Use a search engine to search for potentially sensitive information. This may include:

network diagrams and configurations;
archived posts and emails by administrators or other key staff;
logon procedures and username formats;
usernames, passwords, and private keys;
third-party, or cloud service configuration files;
revealing error message content; and
development, test, User Acceptance Testing (UAT), and staging versions of sites.

Search Engines

Do not limit testing to just one search engine provider, as different search engines may generate different results. Search engine results can vary in a few ways, depending on when the engine last crawled content, and the algorithm the engine uses to determine relevant pages. Consider using the following (alphabetically-listed) search engines:

Baidu, China’s most popular search engine.
Bing, a search engine owned and operated by Microsoft, and the second most popular worldwide. Supports advanced search keywords.
binsearch.info, a search engine for binary Usenet newsgroups.
Common Crawl, “an open repository of web crawl data that can be accessed and analyzed by anyone.”
DuckDuckGo, a privacy-focused search engine that compiles results from many different sources. Supports search syntax.
Google, which offers the world’s most popular search engine, and uses a ranking system to attempt to return the most relevant results. Supports search operators.
Internet Archive Wayback Machine, “building a digital library of Internet sites and other cultural artifacts in digital form.”
Startpage, a search engine that uses Google’s results without collecting personal information through trackers and logs. Supports search operators.
Shodan, a service for searching Internet-connected devices and services. Usage options include a limited free plan as well as paid subscription plans.

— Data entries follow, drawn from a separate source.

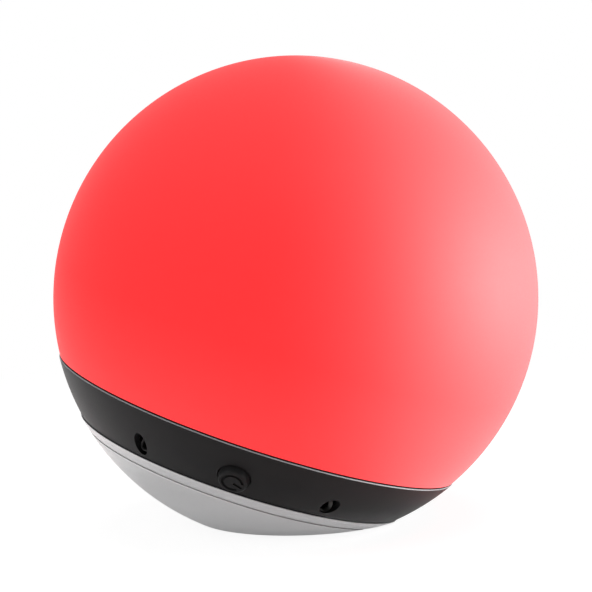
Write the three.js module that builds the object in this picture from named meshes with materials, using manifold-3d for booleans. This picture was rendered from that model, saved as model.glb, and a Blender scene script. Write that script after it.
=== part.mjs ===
// A leaning ball lamp with a loudspeaker in its base, in millimetres, +Z up.
// The globe, the control band and the bowl are turned shapes about one axis that leans towards +X.
// A level underside is cut through them. The controls face -Y.
import * as THREE from 'three';
import { mergeVertices } from 'three/addons/utils/BufferGeometryUtils.js';
import Module from 'manifold-3d';

const wasm = await Module();
wasm.setup();

// ---------- Driving dimensions ----------
const lean = 20.2;              // degrees between the turning axis and the vertical
const fit = 0.3;                // gap between pieces that seat on each other
const ballFacets = 40;          // facets round the globe, the band and the bowl
const roundFacets = 20;         // facets round the loudspeaker's parts
const screwFacets = 8;
const smallFacets = 10;         // facets round bosses, pins and small bores
const ballArcStep = 9;          // degrees between outline points on the globe and the bowl
const bandArcStep = 5.5;
const innerArcStep = 15;
const coarseCurve = 4;          // steps in the curves of flat shapes
const fineCurve = 12;
const overrun = 1;              // cutting shapes run this far past the faces they cut

// Light globe
const globeRadius = 90;
const globeWall = 2.2;
const globeRimLatitude = -30.74; // degrees on the globe, below the middle plane of the axis
const globeLipThickness = 2.2;  // the inward lip at the rim
const spigotWall = 2.1;
const spigotLength = 3.85;
const sealThickness = 0.8;
const sealSideGap = 0.1;

// Control band
const bandFullness = 0.4;       // the band's surface stands this far outside the globe's
const bandWall = 2.6;
const bandSeam = 0.35;          // open line between globe and band
const bandBottomLatitude = -45.89; // degrees on the band's sphere
const bandEdgeBreak = 0.45;
const bandRimLand = 4.3;        // width of the band's top edge outside the spigot groove
const ledgeWidth = 4.6;
const portLatitude = -41.33;    // degrees on the band's sphere
const portSpread = 30.65;       // degrees each side of the front
const portBoreRadius = 3.3;     // round opening in front of the audio socket
const inletHalfWidth = 2.75;    // oval opening in front of the power inlet
const inletHalfHeight = 3.85;
const portFaceDepth = 3.3;      // sockets lie this far below the surface

// Bowl
const bowlStep = 0.5;           // the bowl's surface stands this far outside the band's
const bowlWall = 2.8;
const bowlEdgeBreak = 0.3;
const bossRoot = 0.25;          // bosses and posts reach this far into the bowl's wall
const grooveBelowRim = 3.55;    // along the axis, from the bowl's rim to the groove's middle
const grooveWidth = 0.9;
const grooveDepth = 0.8;
const flatDepth = 65.06;        // degrees: how far down the band's sphere the level underside cuts
const floorThickness = 2.4;
const lipWall = 1.7;            // locating lip that stands up inside the band
const lipRise = 2.1;
const lipGap = 0.5;
const lipRoot = 1.8;

// Band-to-bowl screws
const lugAngles = [40, 140, 220, 320];
const lugInset = 12.3;          // from the band's inner wall to the screws
const lugRadius = 4;
const lugThickness = 2;
const lugRise = 5.75;           // top of the lugs above the band's lower edge
const jointBossRadius = 3.4;
const screwClearance = 0.4;     // round a screw's shank, in lugs, bosses and boards

// Screws
const screwShankRadius = 1.1;
const screwHeadRadius = 2.2;
const screwHeadHeight = 1.2;
const screwHeadTaper = 0.85;    // width of a head's top to its underside
const jointScrewLength = 6.5;
const deckScrewLength = 5.5;
const speakerScrewLength = 4.2;
const boardScrewLength = 4.4;
const strapScrewLength = 5;
const pilotExtra = 0.6;         // a pilot hole goes this much deeper than its screw

// Light deck and its lamps
const deckThickness = 1.8;
const deckRimClearance = 0.3;   // to the globe's spigot
const deckFlatWidth = 9.4;      // flat rim that takes the screws
const deckRise = 9.1;
const deckSlopeWidth = 11.5;
const deckBossAngles = [90, 210, 330];
const deckBossRadius = 3.5;
const deckBossHeight = 6.3;
const deckBossInset = 3;        // from the ledge's inner edge to the screws
const deckCableHoleRadius = 5;
const ledBoardRadius = 34;
const ledBoardThickness = 1.6;
const ledCount = 8;
const ledCircleRadius = 25;
const ledSide = 5;
const ledHeight = 1.6;

// Power button and its switch, along the surface normal at the button
const buttonLatitude = -40.35;  // degrees on the band's sphere
const buttonFootRadius = 5.65;
const buttonTopRadius = 5.2;
const buttonProud = 2.4;
const buttonEdgeRound = 0.75;
const buttonEdgeSteps = 3;
const buttonHoleClearance = 0.35;
const buttonFlangeRadius = 6.5;
const buttonPocketGap = 0.6;    // round the flange, inside the band
const buttonFlangeThickness = 0.8;
const buttonStemRadius = 1.6;
const buttonStemLength = 0.5;
const switchSide = 5.2;
const switchHeight = 1.9;
const plungerRadius = 1.5;
const plungerStand = 0.8;       // out of the switch body at rest
const plungerDepth = 1.0;       // inside the switch body
const plungerRoom = 0.5;        // under the plunger, for its travel
const switchBoardThickness = 1;
const switchBoardLength = 23;
const switchBoardAbove = 2.7;   // from the button's axis to the board's upper edge
const switchBoardBelow = 5.8;
const switchPostSpread = 9.9;
const switchPostBelow = 1.5;
const switchPostRadius = 1.9;
const switchScrewLength = 3.2;
const switchScrewShank = 0.7;
const switchScrewHead = 1.4;

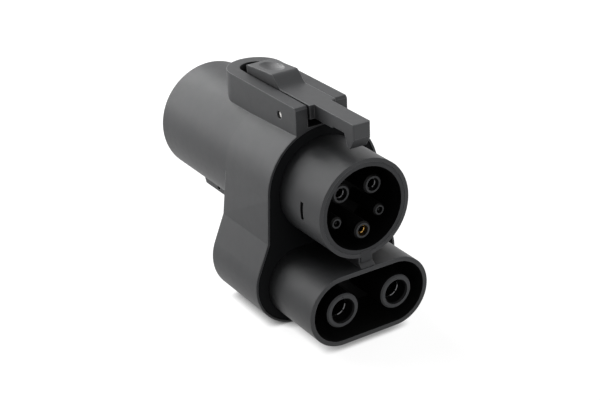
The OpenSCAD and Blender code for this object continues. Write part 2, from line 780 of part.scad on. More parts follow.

Both DuckDuckGo and Startpage offer some increased privacy to users by not utilizing trackers or keeping logs. This can provide reduced information leakage about the tester.

Search Operators

A search operator is a special keyword or syntax that extends the capabilities of regular search queries, and can help obtain more specific results. They generally take the form of operator:query. Here are some commonly supported search operators:

site: will limit the search to the provided domain.
inurl: will only return results that include the keyword in the URL.
intitle: will only return results that have the keyword in the page title.
intext: or inbody: will only search for the keyword in the body of pages.
filetype: will match only a specific filetype, i.e. png, or php.

For example, to find the web content of owasp.org as indexed by a typical search engine, the syntax required is:

site:owasp.org

Google Site Operation Search Result Example

Figure 4.1.1-1: Google Site Operation Search Result Example

Viewing Cached Content

To search for content that has previously been indexed, use the cache: operator. This is helpful for viewing content that may have changed since the time it was indexed, or that may no longer be available. Not all search engines provide cached content to search; the most useful source at time of writing is Google.

To view owasp.org as it is cached, the syntax is:

cache:owasp.org

Google Cache Operation Search Result Example

Figure 4.1.1-2: Google Cache Operation Search Result Example

Google Hacking, or Dorking

Searching with operators can be a very effective discovery technique when combined with the creativity of the tester. Operators can be chained to effectively discover specific kinds of sensitive files and information. This technique, called Google hacking or Dorking, is also possible using other search engines, as long as the search operators are supported.

A database of dorks, such as Google Hacking Database, is a useful resource that can help uncover specific information. Some categories of dorks available on this database include:

Footholds
Files containing usernames
Sensitive Directories
Web Server Detection
Vulnerable Files
Vulnerable Servers
Error Messages
Files containing juicy info
Files containing passwords
Sensitive Online Shopping Info

Databases for other search engines, such as Bing and Shodan, are available from resources such as Bishop Fox’s Google Hacking Diggity Project.

Remediation

Carefully consider the sensitivity of design and configuration information before it is posted online.

Periodically review the sensitivity of existing design and configuration information that is posted online.